[Collected data entries]
★ ★ ★ ★
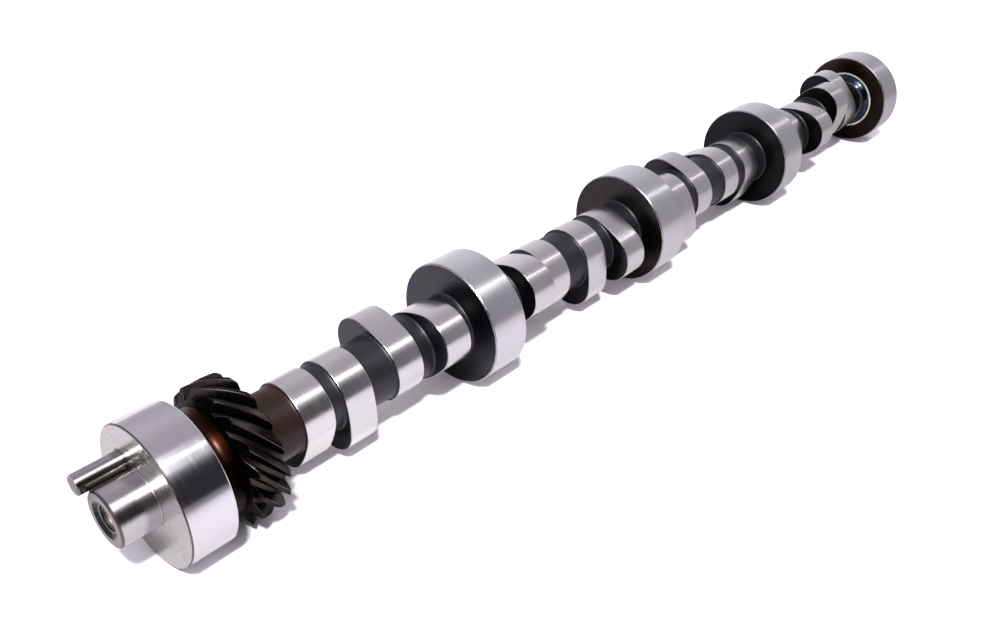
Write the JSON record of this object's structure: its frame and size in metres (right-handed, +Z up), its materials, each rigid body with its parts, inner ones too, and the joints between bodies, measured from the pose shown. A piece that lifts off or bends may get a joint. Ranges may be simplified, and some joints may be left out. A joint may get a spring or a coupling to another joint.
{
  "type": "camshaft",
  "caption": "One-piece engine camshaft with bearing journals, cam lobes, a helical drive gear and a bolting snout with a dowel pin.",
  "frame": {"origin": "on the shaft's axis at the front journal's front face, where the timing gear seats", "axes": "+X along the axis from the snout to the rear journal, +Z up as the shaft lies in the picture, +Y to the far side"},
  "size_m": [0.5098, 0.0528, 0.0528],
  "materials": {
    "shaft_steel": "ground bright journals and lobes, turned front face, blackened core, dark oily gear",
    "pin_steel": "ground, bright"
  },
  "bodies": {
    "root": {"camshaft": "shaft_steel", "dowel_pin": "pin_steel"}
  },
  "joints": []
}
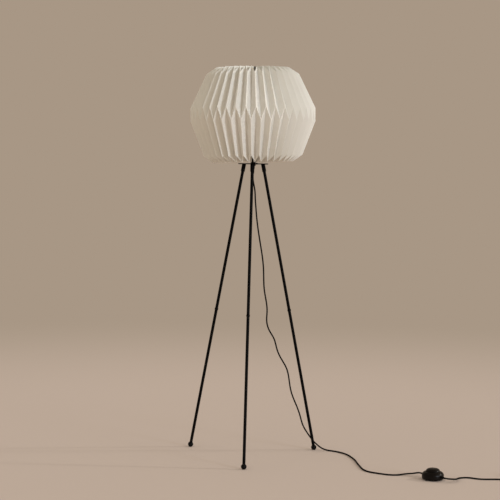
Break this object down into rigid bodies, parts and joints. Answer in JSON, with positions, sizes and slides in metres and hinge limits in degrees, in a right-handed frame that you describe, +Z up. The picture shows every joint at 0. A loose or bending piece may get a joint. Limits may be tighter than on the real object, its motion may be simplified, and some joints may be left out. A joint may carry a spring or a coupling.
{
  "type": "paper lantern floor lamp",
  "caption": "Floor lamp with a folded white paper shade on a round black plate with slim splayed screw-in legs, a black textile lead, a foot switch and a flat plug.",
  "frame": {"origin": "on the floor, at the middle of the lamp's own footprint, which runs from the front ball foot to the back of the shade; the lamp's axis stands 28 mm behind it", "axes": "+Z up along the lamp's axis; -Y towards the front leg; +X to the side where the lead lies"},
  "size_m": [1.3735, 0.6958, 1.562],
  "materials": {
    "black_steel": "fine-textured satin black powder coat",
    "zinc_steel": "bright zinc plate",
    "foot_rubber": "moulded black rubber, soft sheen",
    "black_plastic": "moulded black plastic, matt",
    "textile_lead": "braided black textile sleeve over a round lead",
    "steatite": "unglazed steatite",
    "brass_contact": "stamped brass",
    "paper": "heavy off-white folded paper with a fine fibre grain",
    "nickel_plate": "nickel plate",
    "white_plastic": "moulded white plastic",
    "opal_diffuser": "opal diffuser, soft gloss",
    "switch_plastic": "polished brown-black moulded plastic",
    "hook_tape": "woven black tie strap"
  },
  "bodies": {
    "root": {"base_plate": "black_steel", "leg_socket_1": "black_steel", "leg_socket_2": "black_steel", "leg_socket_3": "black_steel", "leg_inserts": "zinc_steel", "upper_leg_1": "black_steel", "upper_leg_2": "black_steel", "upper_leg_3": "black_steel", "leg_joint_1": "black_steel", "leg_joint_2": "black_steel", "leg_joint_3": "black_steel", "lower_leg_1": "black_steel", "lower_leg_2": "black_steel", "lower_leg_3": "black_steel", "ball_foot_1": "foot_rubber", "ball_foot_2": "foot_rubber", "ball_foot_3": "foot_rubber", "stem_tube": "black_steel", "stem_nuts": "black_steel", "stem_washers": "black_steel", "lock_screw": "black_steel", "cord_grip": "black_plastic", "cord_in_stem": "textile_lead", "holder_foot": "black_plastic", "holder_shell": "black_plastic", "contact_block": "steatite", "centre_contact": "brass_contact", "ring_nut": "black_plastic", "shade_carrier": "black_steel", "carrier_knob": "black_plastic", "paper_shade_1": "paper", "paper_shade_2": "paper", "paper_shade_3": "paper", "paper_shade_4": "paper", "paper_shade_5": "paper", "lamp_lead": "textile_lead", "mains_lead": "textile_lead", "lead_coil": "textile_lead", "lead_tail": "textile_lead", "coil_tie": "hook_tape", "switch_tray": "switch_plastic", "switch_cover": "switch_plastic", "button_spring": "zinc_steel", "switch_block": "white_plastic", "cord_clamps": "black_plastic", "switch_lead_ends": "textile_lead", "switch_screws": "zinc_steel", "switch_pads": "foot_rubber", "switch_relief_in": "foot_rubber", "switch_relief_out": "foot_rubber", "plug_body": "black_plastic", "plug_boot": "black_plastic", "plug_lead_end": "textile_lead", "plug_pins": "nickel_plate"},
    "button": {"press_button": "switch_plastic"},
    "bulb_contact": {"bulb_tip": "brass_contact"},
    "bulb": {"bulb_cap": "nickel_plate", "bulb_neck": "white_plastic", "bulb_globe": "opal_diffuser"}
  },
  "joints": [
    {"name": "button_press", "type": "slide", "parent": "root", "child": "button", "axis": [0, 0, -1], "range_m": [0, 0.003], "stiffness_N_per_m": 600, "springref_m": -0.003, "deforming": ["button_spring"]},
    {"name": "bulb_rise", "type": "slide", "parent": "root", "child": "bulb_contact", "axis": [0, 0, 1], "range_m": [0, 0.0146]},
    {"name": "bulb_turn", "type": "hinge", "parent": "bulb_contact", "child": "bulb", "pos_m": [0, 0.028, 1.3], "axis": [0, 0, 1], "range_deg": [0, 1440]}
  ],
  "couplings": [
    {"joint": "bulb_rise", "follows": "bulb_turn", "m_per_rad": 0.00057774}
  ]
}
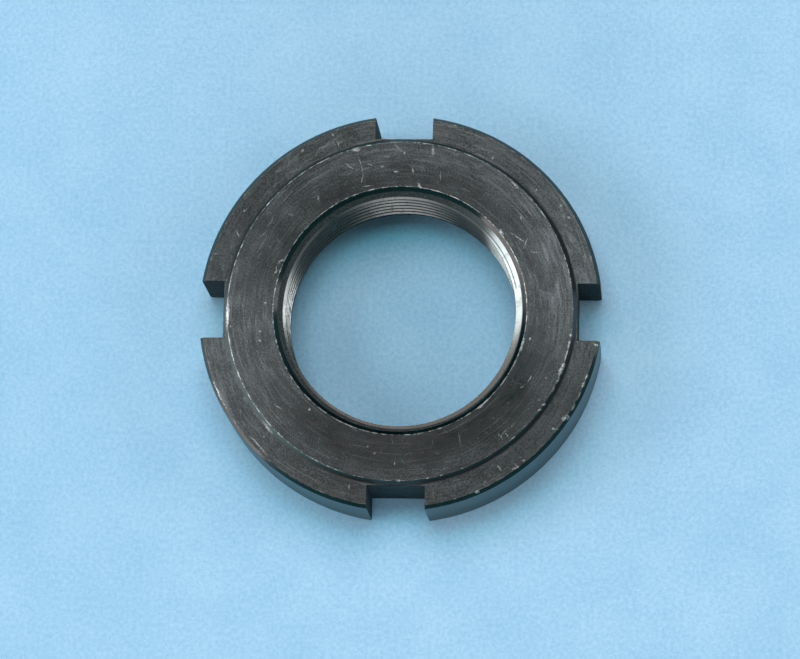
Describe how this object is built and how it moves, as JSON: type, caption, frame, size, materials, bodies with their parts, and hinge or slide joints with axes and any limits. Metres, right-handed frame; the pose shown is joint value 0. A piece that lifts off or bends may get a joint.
★ ★ ★ ★
▸ **What needs to be done**: Recopy the entries above exactly, with every line included.

▸ **The answer**:
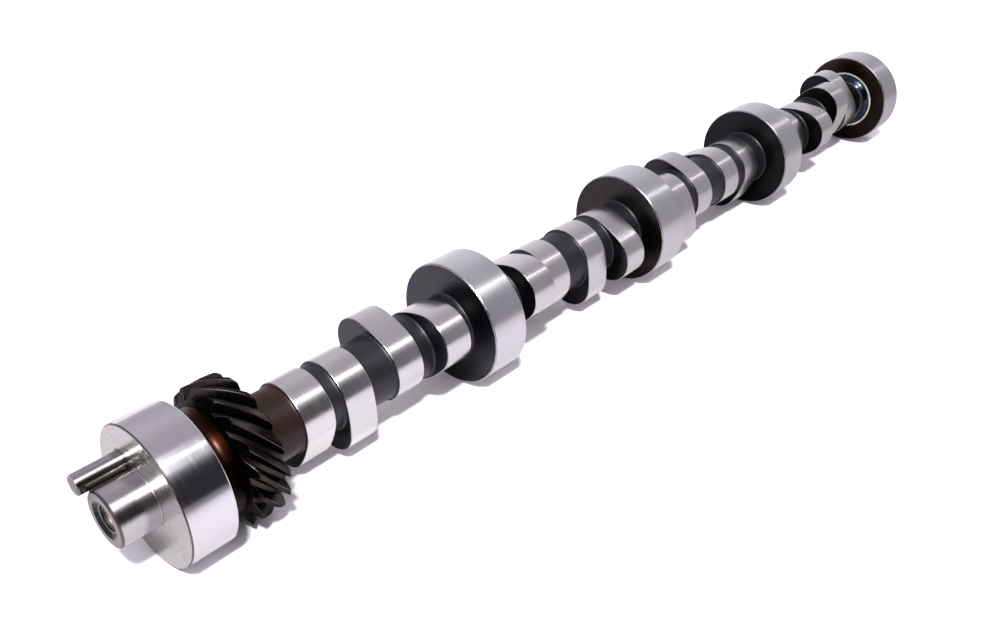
Write the JSON record of this object's structure: its frame and size in metres (right-handed, +Z up), its materials, each rigid body with its parts, inner ones too, and the joints between bodies, measured from the pose shown. A piece that lifts off or bends may get a joint. Ranges may be simplified, and some joints may be left out. A joint may get a spring or a coupling to another joint.
{
  "type": "camshaft",
  "caption": "One-piece engine camshaft with bearing journals, cam lobes, a helical drive gear and a bolting snout with a dowel pin.",
  "frame": {"origin": "on the shaft's axis at the front journal's front face, where the timing gear seats", "axes": "+X along the axis from the snout to the rear journal, +Z up as the shaft lies in the picture, +Y to the far side"},
  "size_m": [0.5098, 0.0528, 0.0528],
  "materials": {
    "shaft_steel": "ground bright journals and lobes, turned front face, blackened core, dark oily gear",
    "pin_steel": "ground, bright"
  },
  "bodies": {
    "root": {"camshaft": "shaft_steel", "dowel_pin": "pin_steel"}
  },
  "joints": []
}
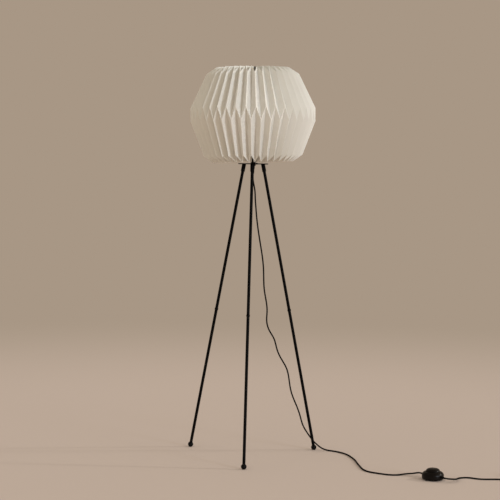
Break this object down into rigid bodies, parts and joints. Answer in JSON, with positions, sizes and slides in metres and hinge limits in degrees, in a right-handed frame that you describe, +Z up. The picture shows every joint at 0. A loose or bending piece may get a joint. Limits may be tighter than on the real object, its motion may be simplified, and some joints may be left out. A joint may carry a spring or a coupling.
{
  "type": "paper lantern floor lamp",
  "caption": "Floor lamp with a folded white paper shade on a round black plate with slim splayed screw-in legs, a black textile lead, a foot switch and a flat plug.",
  "frame": {"origin": "on the floor, at the middle of the lamp's own footprint, which runs from the front ball foot to the back of the shade; the lamp's axis stands 28 mm behind it", "axes": "+Z up along the lamp's axis; -Y towards the front leg; +X to the side where the lead lies"},
  "size_m": [1.3735, 0.6958, 1.562],
  "materials": {
    "black_steel": "fine-textured satin black powder coat",
    "zinc_steel": "bright zinc plate",
    "foot_rubber": "moulded black rubber, soft sheen",
    "black_plastic": "moulded black plastic, matt",
    "textile_lead": "braided black textile sleeve over a round lead",
    "steatite": "unglazed steatite",
    "brass_contact": "stamped brass",
    "paper": "heavy off-white folded paper with a fine fibre grain",
    "nickel_plate": "nickel plate",
    "white_plastic": "moulded white plastic",
    "opal_diffuser": "opal diffuser, soft gloss",
    "switch_plastic": "polished brown-black moulded plastic",
    "hook_tape": "woven black tie strap"
  },
  "bodies": {
    "root": {"base_plate": "black_steel", "leg_socket_1": "black_steel", "leg_socket_2": "black_steel", "leg_socket_3": "black_steel", "leg_inserts": "zinc_steel", "upper_leg_1": "black_steel", "upper_leg_2": "black_steel", "upper_leg_3": "black_steel", "leg_joint_1": "black_steel", "leg_joint_2": "black_steel", "leg_joint_3": "black_steel", "lower_leg_1": "black_steel", "lower_leg_2": "black_steel", "lower_leg_3": "black_steel", "ball_foot_1": "foot_rubber", "ball_foot_2": "foot_rubber", "ball_foot_3": "foot_rubber", "stem_tube": "black_steel", "stem_nuts": "black_steel", "stem_washers": "black_steel", "lock_screw": "black_steel", "cord_grip": "black_plastic", "cord_in_stem": "textile_lead", "holder_foot": "black_plastic", "holder_shell": "black_plastic", "contact_block": "steatite", "centre_contact": "brass_contact", "ring_nut": "black_plastic", "shade_carrier": "black_steel", "carrier_knob": "black_plastic", "paper_shade_1": "paper", "paper_shade_2": "paper", "paper_shade_3": "paper", "paper_shade_4": "paper", "paper_shade_5": "paper", "lamp_lead": "textile_lead", "mains_lead": "textile_lead", "lead_coil": "textile_lead", "lead_tail": "textile_lead", "coil_tie": "hook_tape", "switch_tray": "switch_plastic", "switch_cover": "switch_plastic", "button_spring": "zinc_steel", "switch_block": "white_plastic", "cord_clamps": "black_plastic", "switch_lead_ends": "textile_lead", "switch_screws": "zinc_steel", "switch_pads": "foot_rubber", "switch_relief_in": "foot_rubber", "switch_relief_out": "foot_rubber", "plug_body": "black_plastic", "plug_boot": "black_plastic", "plug_lead_end": "textile_lead", "plug_pins": "nickel_plate"},
    "button": {"press_button": "switch_plastic"},
    "bulb_contact": {"bulb_tip": "brass_contact"},
    "bulb": {"bulb_cap": "nickel_plate", "bulb_neck": "white_plastic", "bulb_globe": "opal_diffuser"}
  },
  "joints": [
    {"name": "button_press", "type": "slide", "parent": "root", "child": "button", "axis": [0, 0, -1], "range_m": [0, 0.003], "stiffness_N_per_m": 600, "springref_m": -0.003, "deforming": ["button_spring"]},
    {"name": "bulb_rise", "type": "slide", "parent": "root", "child": "bulb_contact", "axis": [0, 0, 1], "range_m": [0, 0.0146]},
    {"name": "bulb_turn", "type": "hinge", "parent": "bulb_contact", "child": "bulb", "pos_m": [0, 0.028, 1.3], "axis": [0, 0, 1], "range_deg": [0, 1440]}
  ],
  "couplings": [
    {"joint": "bulb_rise", "follows": "bulb_turn", "m_per_rad": 0.00057774}
  ]
}
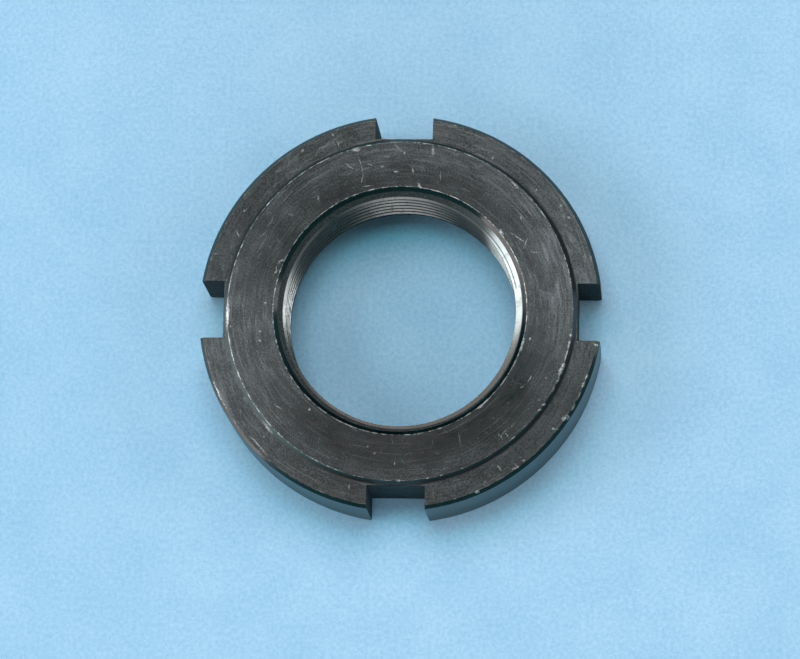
Describe how this object is built and how it moves, as JSON: type, caption, frame, size, materials, bodies with their parts, and hinge or slide joints with axes and any limits. Metres, right-handed frame; the pose shown is joint value 0. A piece that lifts off or bends may get a joint.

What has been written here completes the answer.